* [GIVEN EXERCISE]:
Extract all data as written.

Extracted records:
(begin)

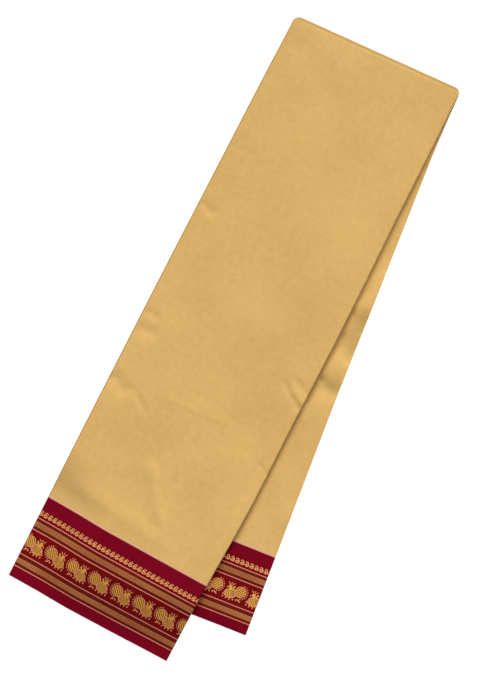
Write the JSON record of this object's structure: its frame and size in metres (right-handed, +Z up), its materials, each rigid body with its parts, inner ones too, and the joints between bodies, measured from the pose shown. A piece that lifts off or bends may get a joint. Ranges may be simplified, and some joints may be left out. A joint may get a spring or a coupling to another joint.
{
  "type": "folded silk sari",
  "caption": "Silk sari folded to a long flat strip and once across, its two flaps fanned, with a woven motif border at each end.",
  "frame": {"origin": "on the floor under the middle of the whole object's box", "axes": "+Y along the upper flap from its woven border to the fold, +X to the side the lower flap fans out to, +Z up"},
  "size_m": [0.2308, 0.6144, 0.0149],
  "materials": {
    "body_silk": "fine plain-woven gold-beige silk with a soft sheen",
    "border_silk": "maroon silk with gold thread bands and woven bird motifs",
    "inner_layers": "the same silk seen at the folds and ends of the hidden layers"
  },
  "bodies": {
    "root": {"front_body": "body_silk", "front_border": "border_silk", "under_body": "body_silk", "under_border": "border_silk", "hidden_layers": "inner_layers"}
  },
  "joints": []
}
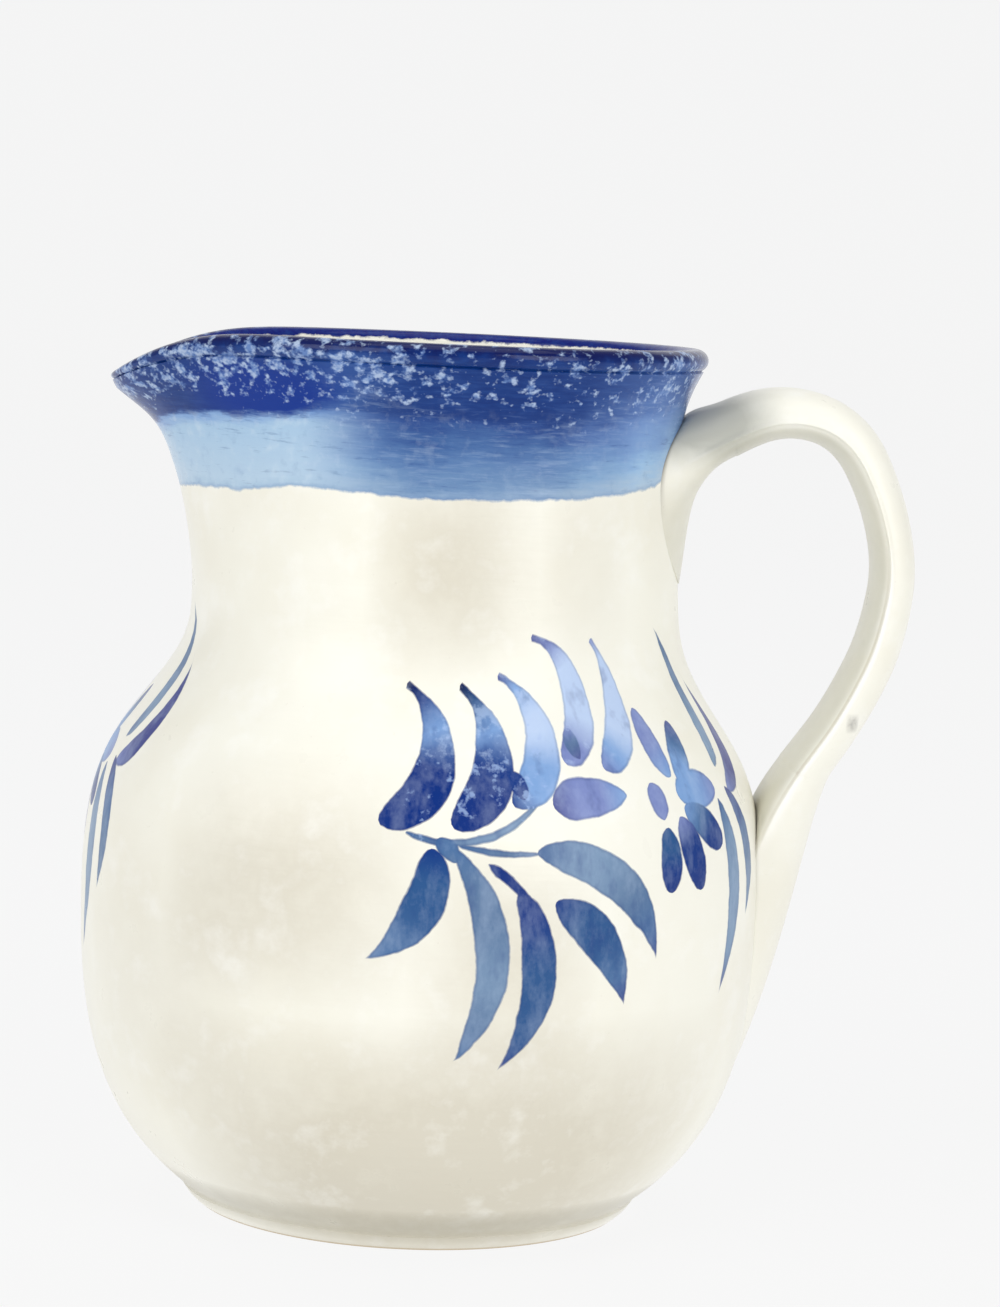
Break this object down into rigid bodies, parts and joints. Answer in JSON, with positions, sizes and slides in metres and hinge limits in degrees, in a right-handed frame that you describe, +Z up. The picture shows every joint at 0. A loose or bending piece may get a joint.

(end)

* [COMPLETE RESPONSE]:
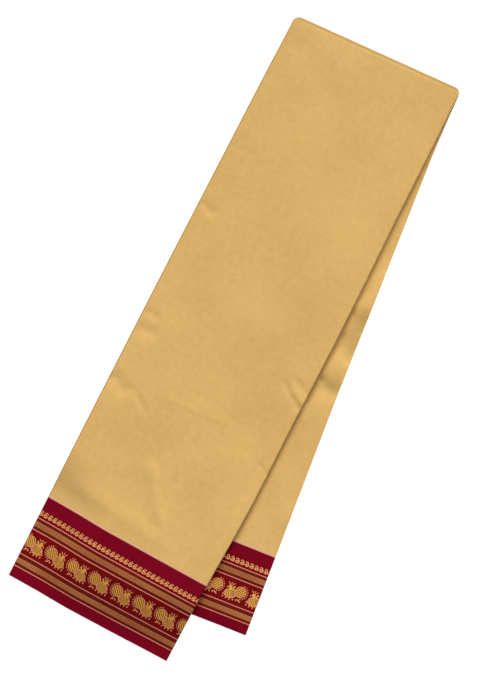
Write the JSON record of this object's structure: its frame and size in metres (right-handed, +Z up), its materials, each rigid body with its parts, inner ones too, and the joints between bodies, measured from the pose shown. A piece that lifts off or bends may get a joint. Ranges may be simplified, and some joints may be left out. A joint may get a spring or a coupling to another joint.
{
  "type": "folded silk sari",
  "caption": "Silk sari folded to a long flat strip and once across, its two flaps fanned, with a woven motif border at each end.",
  "frame": {"origin": "on the floor under the middle of the whole object's box", "axes": "+Y along the upper flap from its woven border to the fold, +X to the side the lower flap fans out to, +Z up"},
  "size_m": [0.2308, 0.6144, 0.0149],
  "materials": {
    "body_silk": "fine plain-woven gold-beige silk with a soft sheen",
    "border_silk": "maroon silk with gold thread bands and woven bird motifs",
    "inner_layers": "the same silk seen at the folds and ends of the hidden layers"
  },
  "bodies": {
    "root": {"front_body": "body_silk", "front_border": "border_silk", "under_body": "body_silk", "under_border": "border_silk", "hidden_layers": "inner_layers"}
  },
  "joints": []
}
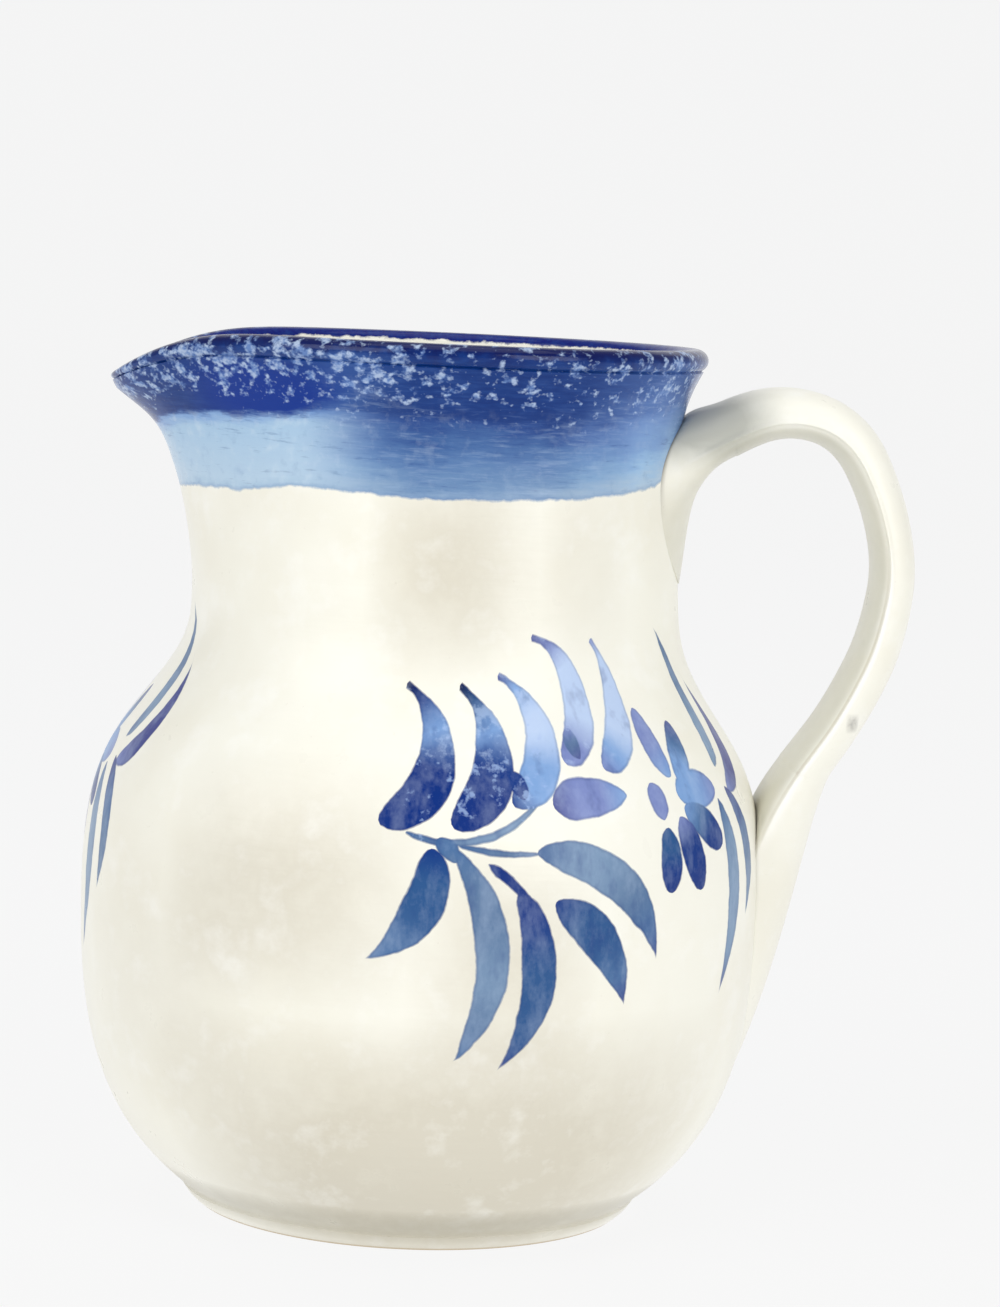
Break this object down into rigid bodies, parts and joints. Answer in JSON, with positions, sizes and slides in metres and hinge limits in degrees, in a right-handed frame that you describe, +Z up. The picture shows every joint at 0. A loose or bending piece may get a joint.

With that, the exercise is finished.